--- SET TASK ---
In the listing that follows, locate the line containing "1)), TAPE_WALL, look)" and the line containing "in imported if". Retype exactly those two lines and every line between them, and nothing more.
....................
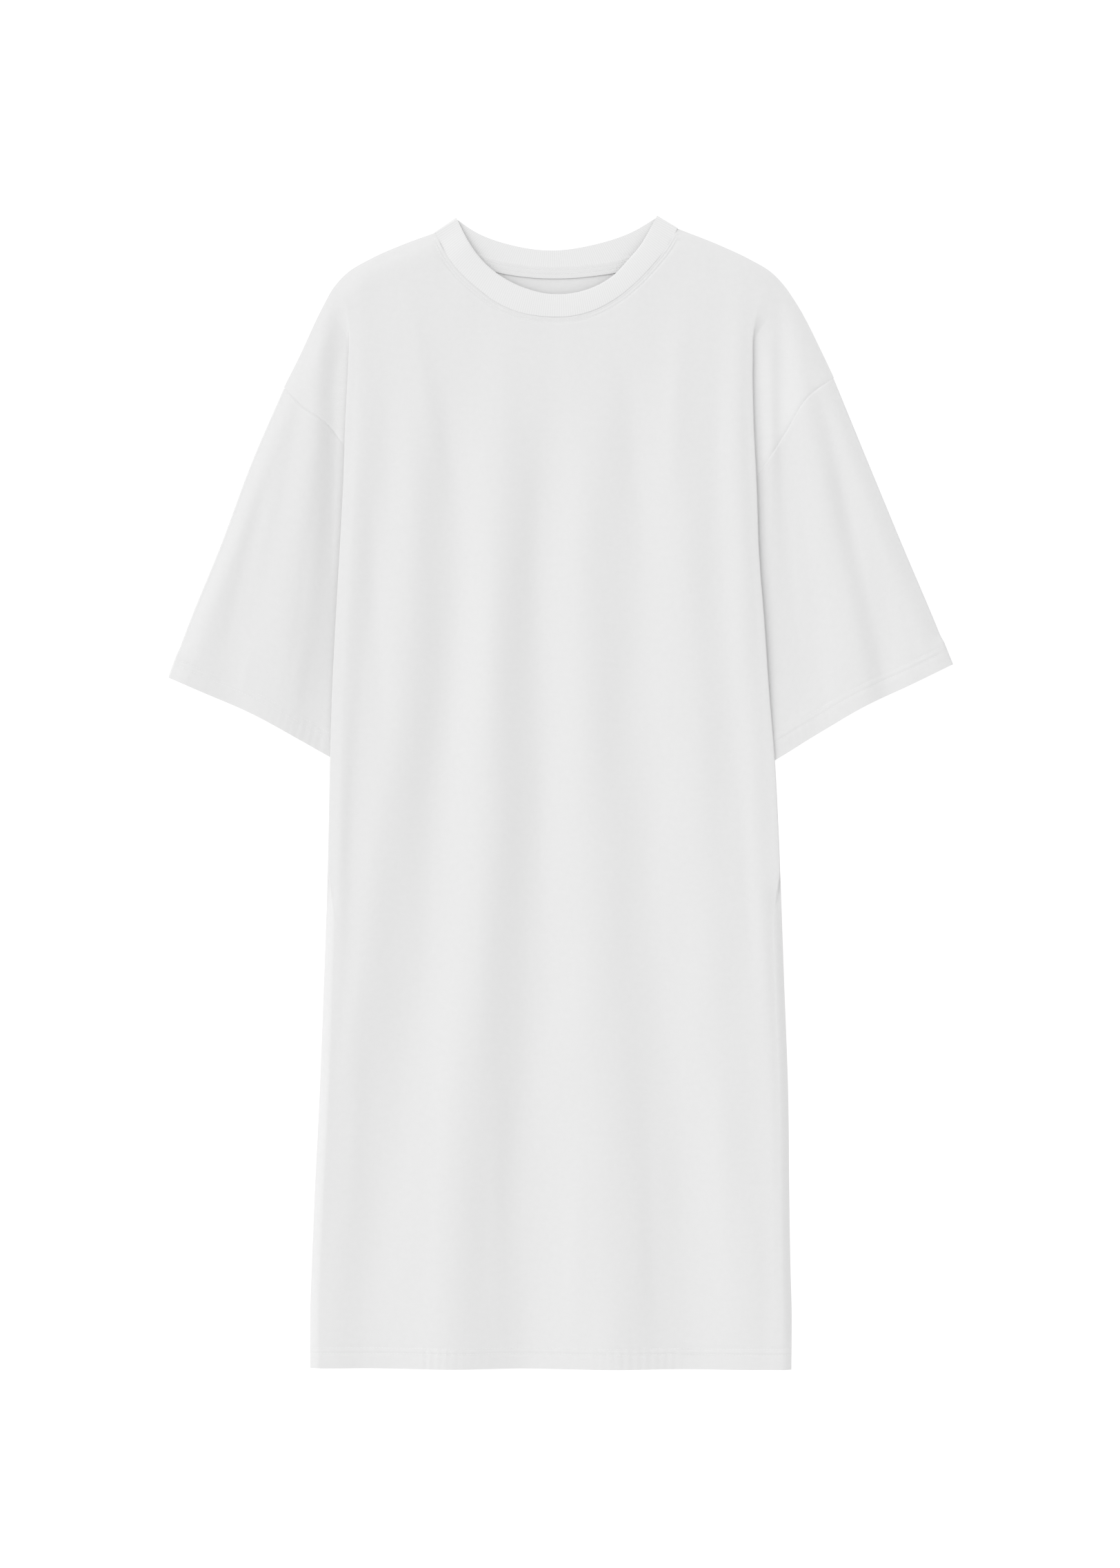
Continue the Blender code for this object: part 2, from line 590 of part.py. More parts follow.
def front_grid():
    """Outer face of the front panel, from its right seam to its left one."""
    shares = lengthwise_shares()
    n = FRONT_COLUMNS
    right, left = side_strip("right", shares), side_strip("left", shares)
    neck = np.asarray(NECK_SEAM_FRONT)
    neck_points = inward(path(neck, np.linspace(0, 1, NECK_STEPS_FRONT + 1)), False, 0.5 * SEAM_GAP)
    shoulders = {}
    for side in SIGN:
        line = path(SHOULDER[side], np.linspace(0, 1, 200))
        start = pleat_start(side, PLEAT_TOP)
        xs = np.linspace(start, neck_points[0 if side == "right" else -1, 0], n["shoulder"] + 1)[:-1]
        order = np.argsort(line[:, 0])
        shoulders[side] = np.stack([xs, np.interp(xs, line[order, 0], line[order, 1])], axis=1)
    top = np.concatenate([shoulders["right"], neck_points, shoulders["left"][::-1]])
    x_top, y_top = top[:, 0], top[:, 1]
    y = y_top + (hem_y(x_top) - y_top) * shares[:, None]
    scale = {side: pleat_start(side, np.minimum(y, PLEAT_TOP))
             / pleat_start(side, np.minimum(y_top, PLEAT_TOP)) for side in SIGN}
    x = x_top * np.where(x_top < 0, scale["right"], scale["left"])
    middle = np.stack([x, y, front_height(x, y)], axis=2)
    return np.concatenate([right, middle, left[:, ::-1]], axis=1), shares


def front_panel(look):
    grid, shares = front_grid()
    plies = np.where(np.arange(len(shares)) >= len(shares) - 2, 2.0, 1.0)[:, None]
    return cloth_object("front", grid, plies, WALL, look)


def back_panel(look):
    """The back lies flat, so its outer face is the plane z = 0. Its grid is spread between
    its four edges: shoulders and neck, hem, and the seam line down each side."""
    shares = lengthwise_shares()
    sides = [seam_line("left", shares), seam_line("right", shares)]
    neck = inward(path(NECK_SEAM_BACK, np.linspace(0, 1, NECK_STEPS_BACK + 1)), False, 0.5 * SEAM_GAP)
    run = np.linspace(1, 0, SHOULDER_STEPS_BACK + 1)[:-1]
    right, left = path(SHOULDER["right"], run), path(SHOULDER["left"], run)
    right[0], left[0] = sides[1][0], sides[0][0]
    top = np.concatenate([right, neck, left[::-1]])[::-1]
    step = np.concatenate([[0], np.cumsum(np.hypot(*np.diff(top, axis=0).T))])
    u = (step / step[-1])[None, :, None]
    v = shares[:, None, None]
    bottom = sides[0][-1] + (sides[1][-1] - sides[0][-1]) * u[0]
    corners = ((1 - u) * (1 - v) * top[0] + u * (1 - v) * top[-1]
               + (1 - u) * v * bottom[0] + u * v * bottom[-1])
    plan = ((1 - v) * top[None] + v * bottom[None]
            + (1 - u) * sides[0][:, None] + u * sides[1][:, None] - corners)
    grid = np.concatenate([plan, np.zeros(plan.shape[:2] + (1,))], axis=2)
    plies = np.where(np.arange(len(shares)) >= len(shares) - 2, 2.0, 1.0)[:, None]
    return cloth_object("back", grid, plies, WALL, look)


def sleeve(side, look):
    """One cloth folded into a flat tube: its upper layer over its lower one, joined round
    the outer edge and along the underarm, and open at the armhole and the cuff."""
    hem, step = (HEM_DEPTH + HEM_STEP) / SLEEVE_LENGTH, HEM_STEP / SLEEVE_LENGTH
    v = np.concatenate([np.linspace(0, 1 - hem, SLEEVE_ROWS), [1 - hem + step, 1]])
    u = arm_shares()
    u = u + SLEEVE_INSET * np.clip(1 - u / SLEEVE_INSET_REACH, 0, 1)
    start = inward(path(ARMHOLE[side], u), side == "left", 0.5 * SEAM_GAP)
    cuff = path(CUFF[side], u)
    outer = path(SLEEVE_OUTER[side], v)
    under = start[-1] + (cuff[-1] - start[-1]) * v[:, None]
    outer += (start[0] - outer[0]) * (1 - v[:, None]) + (cuff[0] - outer[-1]) * v[:, None]
    a, b = u[None, :, None], v[:, None, None]
    corners = ((1 - a) * (1 - b) * start[0] + a * (1 - b) * start[-1]
               + (1 - a) * b * cuff[0] + a * b * cuff[-1])
    plan = ((1 - b) * start[None] + b * cuff[None]
            + (1 - a) * outer[:, None] + a * under[:, None] - corners)
    outward = {}
    for edge, beside in ((0, 1), (-1, -2)):
        run = np.gradient(plan[:, edge], axis=0)
        normal = np.stack([-run[:, 1], run[:, 0]], axis=1)
        normal *= np.sign(np.sum(normal * (plan[:, edge] - plan[:, beside]), axis=1))[:, None]
        outward[edge] = normal / np.linalg.norm(normal, axis=1)[:, None]
    inset = 0.5 * arm_height(side, plan[:, -1, 0], plan[:, -1, 1]) + SEAM_GAP
    plan[:, -1] -= outward[-1] * inset[:, None]
    x, y = plan[..., 0], plan[..., 1]
    upper = np.stack([x, y, arm_height(side, x, y)], axis=2)
    lower = np.stack([x, y, np.zeros_like(x)], axis=2)
    rings = [upper]
    for edge in (-1, 0):
        radius = 0.5 * upper[:, edge, 2:]
        angles = np.linspace(0.5 * np.pi, -0.5 * np.pi, SLEEVE_TURN + 2)[1:-1]
        turn = [np.concatenate([upper[:, edge, :2] + outward[edge] * radius * np.cos(s),
                                radius * (1 + np.sin(s))], axis=1) for s in angles]
        turn = turn if edge == -1 else turn[::-1]
        rings.append(np.stack(turn, axis=1))
        if edge == -1:
            rings.append(lower[:, ::-1])
    grid = np.concatenate(rings, axis=1)
    if side == "left":
        grid = grid[:, ::-1]
    plies = np.where(np.arange(len(v)) >= len(v) - 2, 2.0, 1.0)[:, None]
    return cloth_object(side + "_sleeve", grid, plies, WALL, look, closed_columns=True)


def neckband(look):
    """A rib strip folded double and sewn round the neck: its front arc lies over its back
    arc, and it turns over at the two neck points."""
    t_front = np.linspace(0, 1, NECK_STEPS_FRONT + 1)
    t_back = np.linspace(1, 0, NECK_STEPS_BACK + 1)
    f = np.linspace(0, 1, BAND_ACROSS + 1)[None, :, None]
    arcs = []
    for seam, free, t, height in (
        (NECK_SEAM_FRONT, NECK_FREE_FRONT, t_front, None),
        (NECK_SEAM_BACK, NECK_FREE_BACK, t_back, 0.0),
    ):
        low = path(seam, t)
        low = inward(low, height is None, 0.5 * SEAM_GAP)
        high = path(free, t)
        plan = low[:, None] + (high - low)[:, None] * f
        x, y = plan[..., 0], plan[..., 1]
        if height is None:
            rise = edge_rise(x, y)
            ends = ease(np.minimum(t, 1 - t) / BAND_TIP_SHARE)[:, None]
            z = BAND_TIP_TOP + (front_height(x, y) - BAND_TIP_TOP) * np.minimum(rise, ends)
            z = np.maximum(z, BAND_TIP_TOP)
        else:
            z = np.full(x.shape, height)
        arcs.append(np.stack([x, y, z], axis=2))
    front, back = arcs
    turns = []
    for top in (front[-1], front[0]):
        run = top[-1, :2] - top[0, :2]
        outward = np.array([-run[1], run[0]]) / np.hypot(*run)
        outward *= np.sign(outward[1])
        radius = 0.5 * top[:, 2]
        angles = np.linspace(0.5 * np.pi, -0.5 * np.pi, BAND_TURN + 2)[1:-1]
        turn = [np.concatenate([top[:, :2] + outward * (radius * np.cos(s))[:, None],
                                (radius * (1 + np.sin(s)))[:, None]], axis=1) for s in angles]
        turns.append(np.stack(turn))
    grid = np.concatenate([front, turns[0], back, turns[1][::-1]])
    return cloth_object("neckband", grid, np.ones((1, 1)), BAND_WALL, look, closed_rows=True)


def neck_tape(look):
    """A narrow tape sewn over the back neck seam, inside, on the back panel."""
    t = np.linspace(TAPE_BARE, 1 - TAPE_BARE, TAPE_ALONG + 1)
    upper = inward(path(NECK_SEAM_BACK, t), False, 1.5 * SEAM_GAP)
    lower = inward(path(NECK_SEAM_BACK, t), False, 1.5 * SEAM_GAP + TAPE_WIDTH)
    plan = np.stack([lower, upper], axis=1)
    top = np.full(plan.shape[:2] + (1,), WALL + SEAM_GAP + TAPE_WALL)
    grid = np.concatenate([plan, top], axis=2)
    return cloth_object("neck_tape", grid, np.ones((1, 1)), TAPE_WALL, look)


for old in list(bpy.data.objects):
    bpy.data.objects.remove(old, do_unlink=True)

front_panel(material("front_white_jersey", *JERSEY))
back_panel(material("back_white_jersey", *JERSEY))
sleeve("right", material("right_sleeve_white_jersey", *JERSEY))
sleeve("left", material("left_sleeve_white_jersey", *JERSEY))
neckband(material("neckband_white_rib", *RIB))
neck_tape(material("neck_tape_white_twill", *TWILL))
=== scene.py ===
"""An oversized T-shirt dress in white cotton jersey, laid out on its back and seen from above.

Lengths in the tables are in millimetres, and cloth_mesh() and stitches() turn them to metres. X
runs across the dress with the wearer's left at +X, Y runs up to the neck, and Z is up. Each
piece is a numpy surface of rows and columns of points.
"""

import bpy
import numpy as np
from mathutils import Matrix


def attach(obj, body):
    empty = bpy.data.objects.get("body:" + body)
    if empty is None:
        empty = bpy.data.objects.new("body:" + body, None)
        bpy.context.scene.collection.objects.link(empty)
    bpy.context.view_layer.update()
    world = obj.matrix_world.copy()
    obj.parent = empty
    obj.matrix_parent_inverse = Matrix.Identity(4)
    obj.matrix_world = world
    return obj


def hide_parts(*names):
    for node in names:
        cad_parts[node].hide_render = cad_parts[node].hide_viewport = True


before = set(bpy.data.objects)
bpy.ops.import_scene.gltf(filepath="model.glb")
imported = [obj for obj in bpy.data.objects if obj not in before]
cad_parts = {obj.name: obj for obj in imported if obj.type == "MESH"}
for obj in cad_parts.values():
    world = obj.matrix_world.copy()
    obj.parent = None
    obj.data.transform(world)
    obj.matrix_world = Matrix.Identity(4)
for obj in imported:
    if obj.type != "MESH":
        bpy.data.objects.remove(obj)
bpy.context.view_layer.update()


# Camera
# Straight above the dress, with the photograph's frame: 1624 x 2273 pixels of 0.673 mm.
PIXEL = 0.000673
FRAME_HEIGHT = 2273 * PIXEL
FRAME_MIDDLE = (-0.0007, 0.0094)
CAMERA_HEIGHT = 4.0
SENSOR = 24.0


def placed(name, data):
    """Adds an object with this data to the scene."""
    made = bpy.data.objects.new(name, data)
    bpy.context.scene.collection.objects.link(made)
    return made


camera_data = bpy.data.cameras.new("camera")
camera_data.sensor_fit = "VERTICAL"
camera_data.sensor_height = SENSOR
camera_data.lens = SENSOR * CAMERA_HEIGHT / FRAME_HEIGHT
camera = placed("camera", camera_data)
camera.location = (*FRAME_MIDDLE, CAMERA_HEIGHT)
bpy.context.scene.camera = camera


# Light
# A white room with one broad lamp, high on the left and a little towards the neck. It leaves
# the folds bright on their left and only a little darker on their right.
ROOM_STRENGTH = 0.80
LAMP_STRENGTH = 0.99
LAMP_SPREAD = 60.0  # degrees
LAMP_FROM = (-0.62, 0.38, 0.80)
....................
--- EXPECTED ANSWER ---
    return cloth_object("neck_tape", grid, np.ones((1, 1)), TAPE_WALL, look)


for old in list(bpy.data.objects):
    bpy.data.objects.remove(old, do_unlink=True)

front_panel(material("front_white_jersey", *JERSEY))
back_panel(material("back_white_jersey", *JERSEY))
sleeve("right", material("right_sleeve_white_jersey", *JERSEY))
sleeve("left", material("left_sleeve_white_jersey", *JERSEY))
neckband(material("neckband_white_rib", *RIB))
neck_tape(material("neck_tape_white_twill", *TWILL))
=== scene.py ===
"""An oversized T-shirt dress in white cotton jersey, laid out on its back and seen from above.

Lengths in the tables are in millimetres, and cloth_mesh() and stitches() turn them to metres. X
runs across the dress with the wearer's left at +X, Y runs up to the neck, and Z is up. Each
piece is a numpy surface of rows and columns of points.
"""

import bpy
import numpy as np
from mathutils import Matrix


def attach(obj, body):
    empty = bpy.data.objects.get("body:" + body)
    if empty is None:
        empty = bpy.data.objects.new("body:" + body, None)
        bpy.context.scene.collection.objects.link(empty)
    bpy.context.view_layer.update()
    world = obj.matrix_world.copy()
    obj.parent = empty
    obj.matrix_parent_inverse = Matrix.Identity(4)
    obj.matrix_world = world
    return obj


def hide_parts(*names):
    for node in names:
        cad_parts[node].hide_render = cad_parts[node].hide_viewport = True


before = set(bpy.data.objects)
bpy.ops.import_scene.gltf(filepath="model.glb")
imported = [obj for obj in bpy.data.objects if obj not in before]
cad_parts = {obj.name: obj for obj in imported if obj.type == "MESH"}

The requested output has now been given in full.